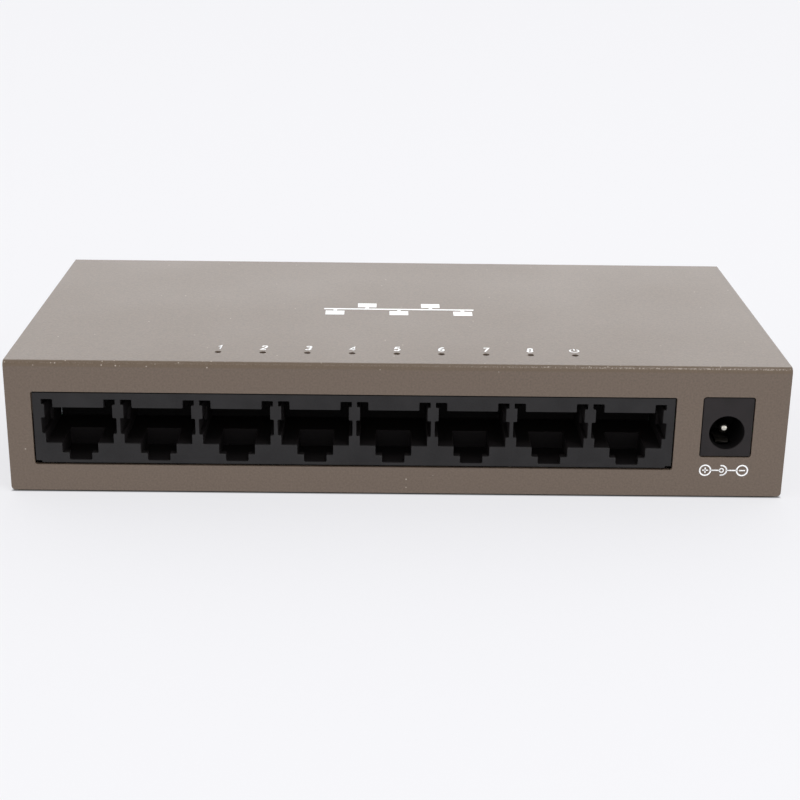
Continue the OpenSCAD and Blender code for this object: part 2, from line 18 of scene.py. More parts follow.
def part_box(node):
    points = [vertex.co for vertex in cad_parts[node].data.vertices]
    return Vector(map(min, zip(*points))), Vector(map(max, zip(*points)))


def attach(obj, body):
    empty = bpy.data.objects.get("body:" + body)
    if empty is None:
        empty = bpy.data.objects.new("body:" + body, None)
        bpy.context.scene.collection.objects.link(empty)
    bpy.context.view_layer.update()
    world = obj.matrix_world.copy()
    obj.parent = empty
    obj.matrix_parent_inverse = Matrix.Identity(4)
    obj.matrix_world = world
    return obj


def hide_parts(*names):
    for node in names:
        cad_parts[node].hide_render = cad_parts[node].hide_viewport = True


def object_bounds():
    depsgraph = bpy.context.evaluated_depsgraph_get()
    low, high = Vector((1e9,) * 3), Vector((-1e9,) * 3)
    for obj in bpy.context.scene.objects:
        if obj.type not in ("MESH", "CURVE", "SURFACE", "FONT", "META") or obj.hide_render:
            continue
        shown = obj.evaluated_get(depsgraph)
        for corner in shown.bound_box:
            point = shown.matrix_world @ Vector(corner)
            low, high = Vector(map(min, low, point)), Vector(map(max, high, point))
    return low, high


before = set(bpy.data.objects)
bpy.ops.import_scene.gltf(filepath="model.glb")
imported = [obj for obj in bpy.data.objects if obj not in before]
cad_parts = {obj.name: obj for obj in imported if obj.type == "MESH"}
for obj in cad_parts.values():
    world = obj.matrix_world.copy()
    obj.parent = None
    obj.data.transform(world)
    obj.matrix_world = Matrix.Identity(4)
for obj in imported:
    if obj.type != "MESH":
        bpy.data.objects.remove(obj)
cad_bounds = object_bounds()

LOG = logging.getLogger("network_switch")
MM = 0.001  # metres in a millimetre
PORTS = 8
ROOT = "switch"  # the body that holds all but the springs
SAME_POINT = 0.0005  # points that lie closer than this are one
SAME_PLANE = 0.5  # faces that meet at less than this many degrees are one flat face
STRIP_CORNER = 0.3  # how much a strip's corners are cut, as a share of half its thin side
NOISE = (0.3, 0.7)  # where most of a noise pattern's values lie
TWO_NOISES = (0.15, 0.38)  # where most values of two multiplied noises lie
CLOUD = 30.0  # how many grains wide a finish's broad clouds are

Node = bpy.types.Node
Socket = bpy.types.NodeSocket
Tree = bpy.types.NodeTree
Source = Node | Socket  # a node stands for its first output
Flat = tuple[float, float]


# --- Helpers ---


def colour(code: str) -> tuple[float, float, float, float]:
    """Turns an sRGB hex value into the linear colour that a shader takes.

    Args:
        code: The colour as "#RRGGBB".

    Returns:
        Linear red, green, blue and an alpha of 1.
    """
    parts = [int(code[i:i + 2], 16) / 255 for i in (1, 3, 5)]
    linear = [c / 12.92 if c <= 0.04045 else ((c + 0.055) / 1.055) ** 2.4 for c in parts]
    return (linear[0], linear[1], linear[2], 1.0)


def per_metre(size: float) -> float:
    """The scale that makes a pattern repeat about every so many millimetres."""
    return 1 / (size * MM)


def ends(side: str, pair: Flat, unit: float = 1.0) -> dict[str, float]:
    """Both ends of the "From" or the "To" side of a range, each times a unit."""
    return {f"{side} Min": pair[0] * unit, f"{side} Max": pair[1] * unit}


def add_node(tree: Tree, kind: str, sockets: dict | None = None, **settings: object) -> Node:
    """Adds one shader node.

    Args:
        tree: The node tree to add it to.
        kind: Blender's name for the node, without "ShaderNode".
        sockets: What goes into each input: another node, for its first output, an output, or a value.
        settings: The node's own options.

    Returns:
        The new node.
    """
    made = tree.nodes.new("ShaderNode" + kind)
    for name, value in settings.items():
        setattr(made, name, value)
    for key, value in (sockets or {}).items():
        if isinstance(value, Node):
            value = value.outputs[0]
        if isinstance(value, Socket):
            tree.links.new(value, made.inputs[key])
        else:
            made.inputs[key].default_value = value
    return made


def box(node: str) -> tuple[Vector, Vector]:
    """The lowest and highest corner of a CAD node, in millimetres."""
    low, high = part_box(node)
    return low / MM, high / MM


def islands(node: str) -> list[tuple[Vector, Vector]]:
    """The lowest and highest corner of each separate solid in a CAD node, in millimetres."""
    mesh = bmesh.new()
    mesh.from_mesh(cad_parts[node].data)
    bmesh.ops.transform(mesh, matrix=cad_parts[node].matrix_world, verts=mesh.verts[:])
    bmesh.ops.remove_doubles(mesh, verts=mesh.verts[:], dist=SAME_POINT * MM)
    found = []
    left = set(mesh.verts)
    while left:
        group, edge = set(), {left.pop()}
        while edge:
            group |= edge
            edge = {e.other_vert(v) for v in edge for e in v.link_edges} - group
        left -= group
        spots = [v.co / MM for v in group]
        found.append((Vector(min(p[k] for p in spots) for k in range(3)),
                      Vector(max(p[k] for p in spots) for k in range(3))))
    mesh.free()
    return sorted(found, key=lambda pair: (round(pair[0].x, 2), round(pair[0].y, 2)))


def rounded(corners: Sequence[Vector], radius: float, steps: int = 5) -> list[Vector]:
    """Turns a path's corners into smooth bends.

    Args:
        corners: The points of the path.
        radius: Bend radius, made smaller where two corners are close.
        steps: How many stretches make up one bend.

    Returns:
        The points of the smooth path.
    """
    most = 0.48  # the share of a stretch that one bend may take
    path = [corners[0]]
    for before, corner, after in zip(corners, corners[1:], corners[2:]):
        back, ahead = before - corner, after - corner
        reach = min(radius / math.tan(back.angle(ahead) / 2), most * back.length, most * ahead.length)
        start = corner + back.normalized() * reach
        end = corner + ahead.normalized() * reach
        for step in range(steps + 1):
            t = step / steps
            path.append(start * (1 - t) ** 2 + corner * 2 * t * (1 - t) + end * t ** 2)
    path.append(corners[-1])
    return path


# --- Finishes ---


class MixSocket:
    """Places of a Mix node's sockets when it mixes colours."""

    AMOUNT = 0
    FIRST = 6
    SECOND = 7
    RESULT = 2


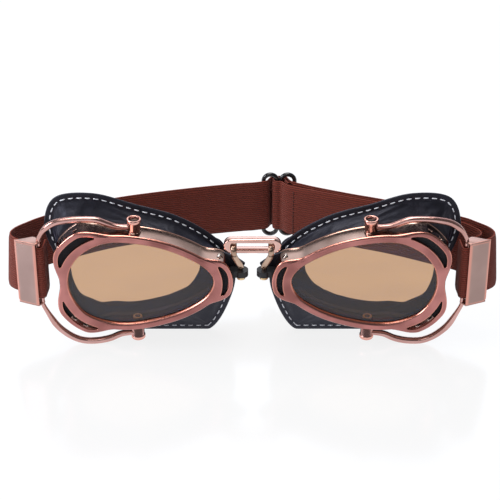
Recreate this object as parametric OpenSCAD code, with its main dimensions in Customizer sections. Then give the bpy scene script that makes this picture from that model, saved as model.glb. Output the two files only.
════════
▶ [EXERCISE GOAL] Extract the complete set of records unchanged.

▶ [RESULT BELOW]
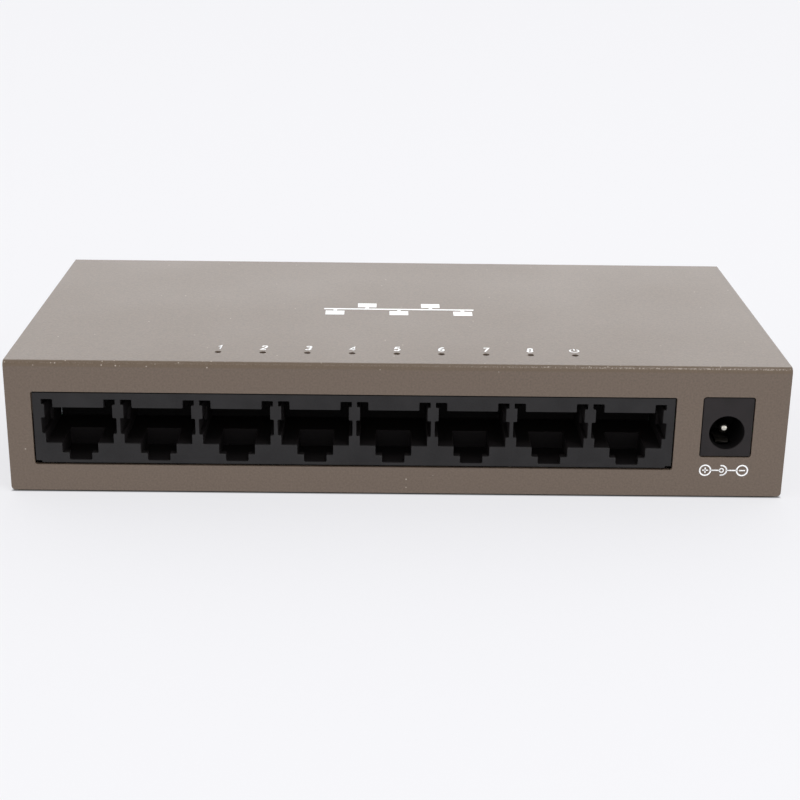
Continue the OpenSCAD and Blender code for this object: part 2, from line 18 of scene.py. More parts follow.
def part_box(node):
    points = [vertex.co for vertex in cad_parts[node].data.vertices]
    return Vector(map(min, zip(*points))), Vector(map(max, zip(*points)))


def attach(obj, body):
    empty = bpy.data.objects.get("body:" + body)
    if empty is None:
        empty = bpy.data.objects.new("body:" + body, None)
        bpy.context.scene.collection.objects.link(empty)
    bpy.context.view_layer.update()
    world = obj.matrix_world.copy()
    obj.parent = empty
    obj.matrix_parent_inverse = Matrix.Identity(4)
    obj.matrix_world = world
    return obj


def hide_parts(*names):
    for node in names:
        cad_parts[node].hide_render = cad_parts[node].hide_viewport = True


def object_bounds():
    depsgraph = bpy.context.evaluated_depsgraph_get()
    low, high = Vector((1e9,) * 3), Vector((-1e9,) * 3)
    for obj in bpy.context.scene.objects:
        if obj.type not in ("MESH", "CURVE", "SURFACE", "FONT", "META") or obj.hide_render:
            continue
        shown = obj.evaluated_get(depsgraph)
        for corner in shown.bound_box:
            point = shown.matrix_world @ Vector(corner)
            low, high = Vector(map(min, low, point)), Vector(map(max, high, point))
    return low, high


before = set(bpy.data.objects)
bpy.ops.import_scene.gltf(filepath="model.glb")
imported = [obj for obj in bpy.data.objects if obj not in before]
cad_parts = {obj.name: obj for obj in imported if obj.type == "MESH"}
for obj in cad_parts.values():
    world = obj.matrix_world.copy()
    obj.parent = None
    obj.data.transform(world)
    obj.matrix_world = Matrix.Identity(4)
for obj in imported:
    if obj.type != "MESH":
        bpy.data.objects.remove(obj)
cad_bounds = object_bounds()

LOG = logging.getLogger("network_switch")
MM = 0.001  # metres in a millimetre
PORTS = 8
ROOT = "switch"  # the body that holds all but the springs
SAME_POINT = 0.0005  # points that lie closer than this are one
SAME_PLANE = 0.5  # faces that meet at less than this many degrees are one flat face
STRIP_CORNER = 0.3  # how much a strip's corners are cut, as a share of half its thin side
NOISE = (0.3, 0.7)  # where most of a noise pattern's values lie
TWO_NOISES = (0.15, 0.38)  # where most values of two multiplied noises lie
CLOUD = 30.0  # how many grains wide a finish's broad clouds are

Node = bpy.types.Node
Socket = bpy.types.NodeSocket
Tree = bpy.types.NodeTree
Source = Node | Socket  # a node stands for its first output
Flat = tuple[float, float]


# --- Helpers ---


def colour(code: str) -> tuple[float, float, float, float]:
    """Turns an sRGB hex value into the linear colour that a shader takes.

    Args:
        code: The colour as "#RRGGBB".

    Returns:
        Linear red, green, blue and an alpha of 1.
    """
    parts = [int(code[i:i + 2], 16) / 255 for i in (1, 3, 5)]
    linear = [c / 12.92 if c <= 0.04045 else ((c + 0.055) / 1.055) ** 2.4 for c in parts]
    return (linear[0], linear[1], linear[2], 1.0)


def per_metre(size: float) -> float:
    """The scale that makes a pattern repeat about every so many millimetres."""
    return 1 / (size * MM)


def ends(side: str, pair: Flat, unit: float = 1.0) -> dict[str, float]:
    """Both ends of the "From" or the "To" side of a range, each times a unit."""
    return {f"{side} Min": pair[0] * unit, f"{side} Max": pair[1] * unit}


def add_node(tree: Tree, kind: str, sockets: dict | None = None, **settings: object) -> Node:
    """Adds one shader node.

    Args:
        tree: The node tree to add it to.
        kind: Blender's name for the node, without "ShaderNode".
        sockets: What goes into each input: another node, for its first output, an output, or a value.
        settings: The node's own options.

    Returns:
        The new node.
    """
    made = tree.nodes.new("ShaderNode" + kind)
    for name, value in settings.items():
        setattr(made, name, value)
    for key, value in (sockets or {}).items():
        if isinstance(value, Node):
            value = value.outputs[0]
        if isinstance(value, Socket):
            tree.links.new(value, made.inputs[key])
        else:
            made.inputs[key].default_value = value
    return made


def box(node: str) -> tuple[Vector, Vector]:
    """The lowest and highest corner of a CAD node, in millimetres."""
    low, high = part_box(node)
    return low / MM, high / MM


def islands(node: str) -> list[tuple[Vector, Vector]]:
    """The lowest and highest corner of each separate solid in a CAD node, in millimetres."""
    mesh = bmesh.new()
    mesh.from_mesh(cad_parts[node].data)
    bmesh.ops.transform(mesh, matrix=cad_parts[node].matrix_world, verts=mesh.verts[:])
    bmesh.ops.remove_doubles(mesh, verts=mesh.verts[:], dist=SAME_POINT * MM)
    found = []
    left = set(mesh.verts)
    while left:
        group, edge = set(), {left.pop()}
        while edge:
            group |= edge
            edge = {e.other_vert(v) for v in edge for e in v.link_edges} - group
        left -= group
        spots = [v.co / MM for v in group]
        found.append((Vector(min(p[k] for p in spots) for k in range(3)),
                      Vector(max(p[k] for p in spots) for k in range(3))))
    mesh.free()
    return sorted(found, key=lambda pair: (round(pair[0].x, 2), round(pair[0].y, 2)))


def rounded(corners: Sequence[Vector], radius: float, steps: int = 5) -> list[Vector]:
    """Turns a path's corners into smooth bends.

    Args:
        corners: The points of the path.
        radius: Bend radius, made smaller where two corners are close.
        steps: How many stretches make up one bend.

    Returns:
        The points of the smooth path.
    """
    most = 0.48  # the share of a stretch that one bend may take
    path = [corners[0]]
    for before, corner, after in zip(corners, corners[1:], corners[2:]):
        back, ahead = before - corner, after - corner
        reach = min(radius / math.tan(back.angle(ahead) / 2), most * back.length, most * ahead.length)
        start = corner + back.normalized() * reach
        end = corner + ahead.normalized() * reach
        for step in range(steps + 1):
            t = step / steps
            path.append(start * (1 - t) ** 2 + corner * 2 * t * (1 - t) + end * t ** 2)
    path.append(corners[-1])
    return path


# --- Finishes ---


class MixSocket:
    """Places of a Mix node's sockets when it mixes colours."""

    AMOUNT = 0
    FIRST = 6
    SECOND = 7
    RESULT = 2


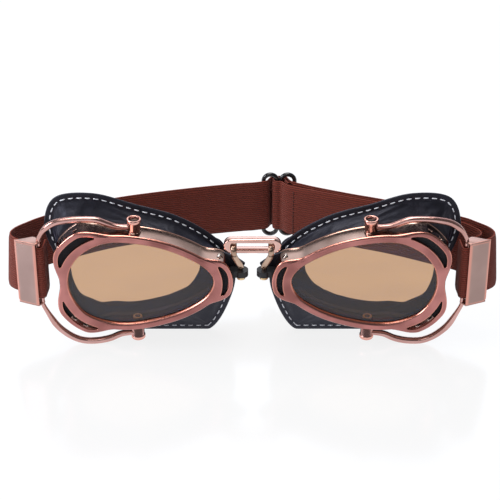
Recreate this object as parametric OpenSCAD code, with its main dimensions in Customizer sections. Then give the bpy scene script that makes this picture from that model, saved as model.glb. Output the two files only.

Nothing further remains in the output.